Contextual advertising should not be confused with behavioral advertising. Although this type of targeting is based on users’ search behavior, the path to them goes through tracking and understanding web content, not the users themselves.
When you use behavioral advertising, you gather data by tracking website visitors’ browsing history, clicks, purchases, etc. Then you segment users into groups, which are targeted with ad campaigns tailored to their behavior and prospective needs.
There are two types of contextual targeting:
- Keyword contextual targeting - targeting contextual ads based on relevant keywords and website content. A good example would be an ad for waterproof boots displayed on a blog post about fishing equipment.
- Category contextual targeting - targeting contextual ads based on general categories or topics, for example, displaying an ad for hair care products on a beauty website.
Although scanning the web is somewhat simpler than chasing after users, you still have to build a solid strategy to analyze websites and context.
How to set up contextual ads
Since you are already here, we take it, you are already familiar with Google Ads and how they work.
Setting up an AdWords contextual advertising campaign is simple:
- Define an ad group with a theme that describes the product or service
- Add between 5 and 50 keywords (or topics) to each ad group, without repeating them in different ad groups
- Set up the bid (you can optimize it later on in the campaign)
- Prevent your ads from showing on certain websites by adding negative keywords or excluding topics
- Set up Google Ads Conversion Tracking
- Based on ad campaign performance, you can optimize them further down the line
Through the Google Ads platform, your ads will appear on relevant Google search results pages and their network of partner sites.

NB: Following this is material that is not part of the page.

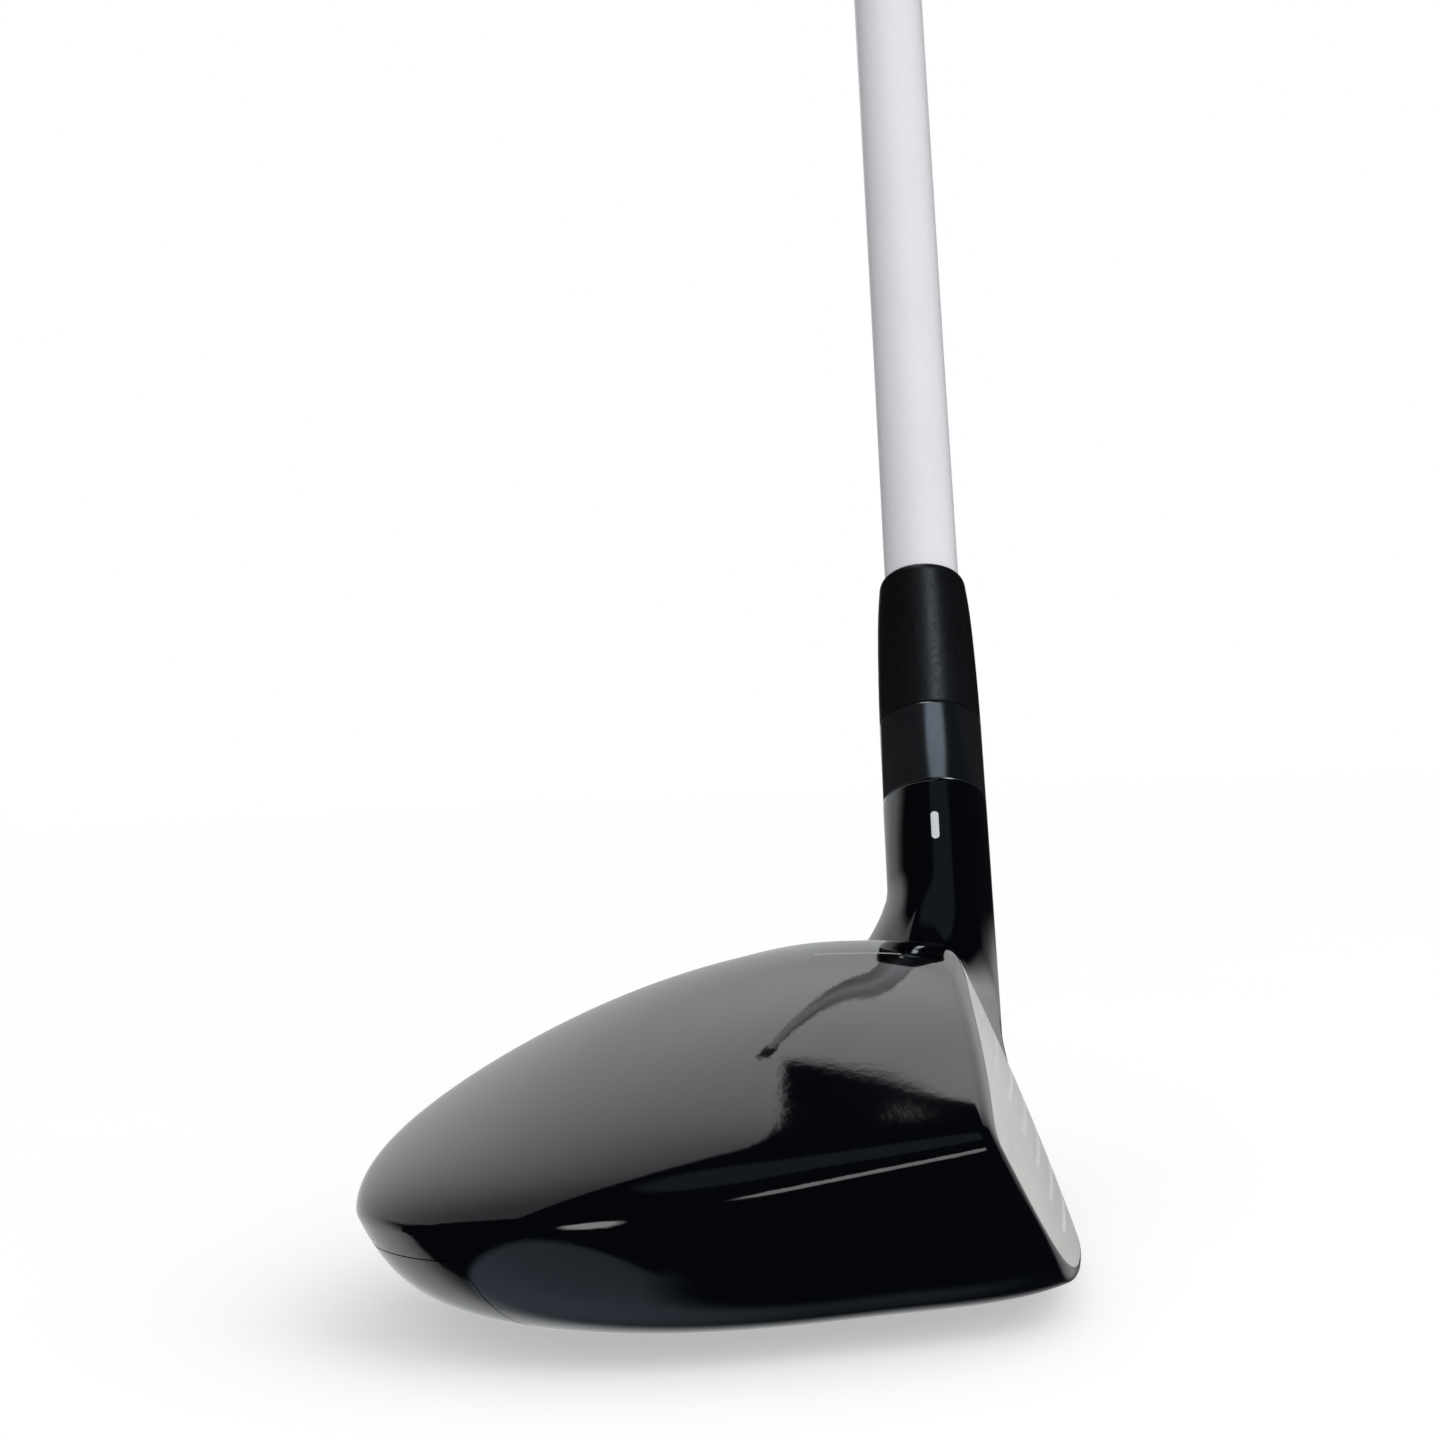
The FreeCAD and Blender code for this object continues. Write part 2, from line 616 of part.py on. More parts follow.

Contextual targeting is also possible through Google AdSense program. It is geared towards website owners seeking to monetize their site and content. AdSense delivers relevant ads to individuals' websites, by matching them to specific websites according to their content and visitors.
How to get contextual targeting right
With contextual advertising, you don’t have to worry about the variables of human behavior. Your ad is simply there after a user expressed interest in the relevant topic. However, just because someone is visiting a sports website doesn’t mean they are looking to buy running shoes. Matching your ad with specific content and categories is an automated process. Before you put it in motion, you need to customize the settings to work for you, not against you.
If your ad customization is too broad, you will burn through your advertising budget without reaching the actual buyers. If your settings are too specific, you won’t reach enough people. So where is the golden mean? How do you find highly relevant context for your ads among millions of websites?
Website categorization
Contextual targeting requires you to categorize websites in accordance with the relevance of their content to your product or service. To truly understand the context of a web page and the entire website, you need more than a few broad topics and keywords.
Website Categorization API is a tool that branched out of WhoisXML API. It is one of the largest cyber intelligence data providers.
Website categorization meets the sophisticated demands of contextual advertising and goes beyond automatic keyword triggers.
Contextual targeting is based on three levels of website analysis:
- Crawling - scraping, storing and organizing website content.
- Machine learning - extracting topics and keywords from the website. They are analyzed in a manner that simulates human interaction with web content.
- Human assistance - human supervisors use this information to classify websites into one to three out of 25 categories.
By examining web content, topics, and keywords, you can create a list of websites and web pages for highly-relevant targeted ads. Since website categorization allows you to combine up to 3 categories, you can create very specific ad campaigns.
For example, it can help you with category contextual targeting. If you want to sell beauty products, you can create a list of sites that belong to both “beauty and fitness” and “shopping” category. This way, you will be sure that your contextual ads are reaching people who are there to shop. These lists allow you to opt for placement targeting by specifying websites that will display your ads.
Website categorization will also enable you to be more specific with keyword-based contextual targeting. It will allow you to display ads on web pages that match both your targeted keywords and topics.
Conclusion
In some aspects, contextual targeting is superior to tracking users’ behavior. Behavioral advertising requires user consent and consistent tracking for a long time. People’s needs and preferences change. In addition, tightened online security and privacy regulations make it more difficult to track online behavior.
Contextual targeting allows you to skip the assuming and wondering. It helps you to focus on being in the right place at the right time. However, web categorization as a tool for contextual targeting is still a secret shared by only a few seasoned digital marketers.